*PROVIDED MATERIAL:*
════

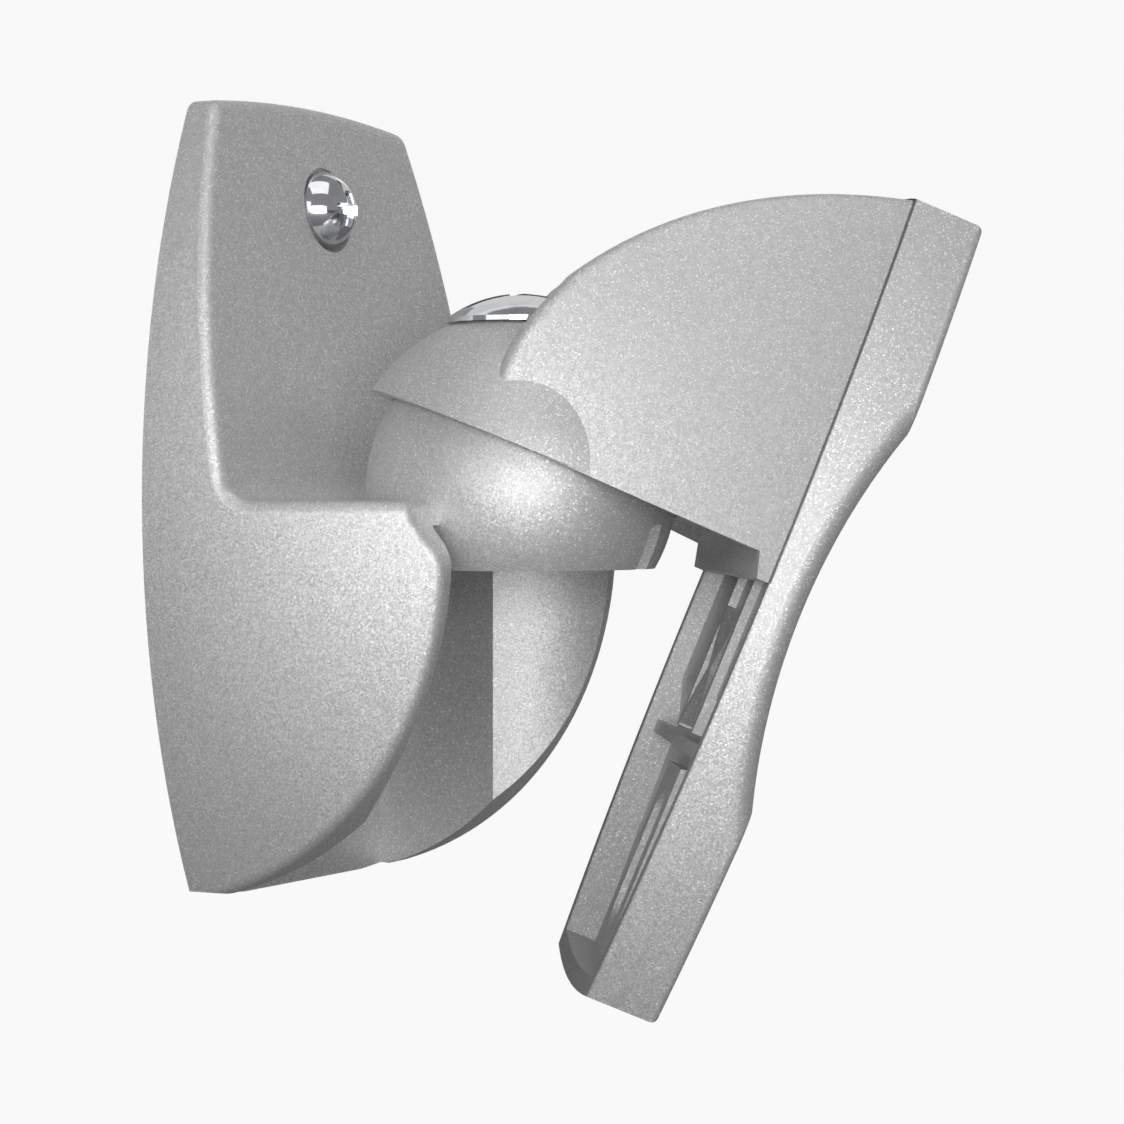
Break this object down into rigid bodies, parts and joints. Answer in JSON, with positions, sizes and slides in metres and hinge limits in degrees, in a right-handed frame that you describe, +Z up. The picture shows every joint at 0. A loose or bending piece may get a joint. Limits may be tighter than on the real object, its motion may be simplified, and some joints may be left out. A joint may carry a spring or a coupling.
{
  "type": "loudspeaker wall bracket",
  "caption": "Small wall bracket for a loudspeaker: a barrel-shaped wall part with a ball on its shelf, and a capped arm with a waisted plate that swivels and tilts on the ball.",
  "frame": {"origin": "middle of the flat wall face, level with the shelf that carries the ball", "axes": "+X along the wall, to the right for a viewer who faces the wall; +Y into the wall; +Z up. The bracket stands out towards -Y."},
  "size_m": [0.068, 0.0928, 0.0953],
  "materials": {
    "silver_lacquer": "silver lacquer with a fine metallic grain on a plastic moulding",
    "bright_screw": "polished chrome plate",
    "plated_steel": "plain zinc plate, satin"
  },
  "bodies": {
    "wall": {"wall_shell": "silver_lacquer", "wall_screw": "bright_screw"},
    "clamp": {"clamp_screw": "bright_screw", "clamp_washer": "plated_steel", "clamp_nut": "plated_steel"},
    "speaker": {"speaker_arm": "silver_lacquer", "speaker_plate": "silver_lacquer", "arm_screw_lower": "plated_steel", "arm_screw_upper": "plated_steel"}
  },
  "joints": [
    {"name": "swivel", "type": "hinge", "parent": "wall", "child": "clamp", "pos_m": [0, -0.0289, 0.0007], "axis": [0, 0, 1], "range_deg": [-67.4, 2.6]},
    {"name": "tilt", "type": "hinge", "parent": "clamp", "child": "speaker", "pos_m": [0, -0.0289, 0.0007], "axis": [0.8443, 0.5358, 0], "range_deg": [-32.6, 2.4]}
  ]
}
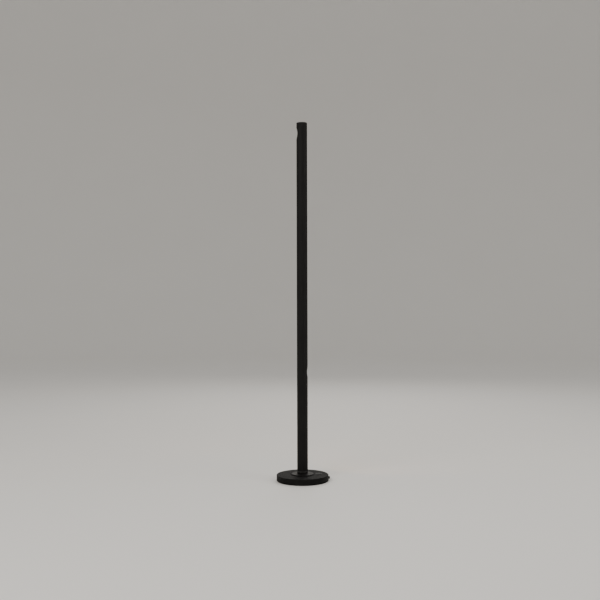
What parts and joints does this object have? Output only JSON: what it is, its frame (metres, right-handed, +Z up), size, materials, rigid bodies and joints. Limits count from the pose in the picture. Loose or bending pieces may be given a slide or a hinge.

════

*REQUEST:*
Pick out every line holding the string "materials" and return it.

*EXERCISE OUTPUT:*
  "materials": {
What parts and joints does this object have? Output only JSON: what it is, its frame (metres, right-handed, +Z up), size, materials, rigid bodies and joints. Limits count from the pose in the picture. Loose or bending pieces may be given a slide or a hinge.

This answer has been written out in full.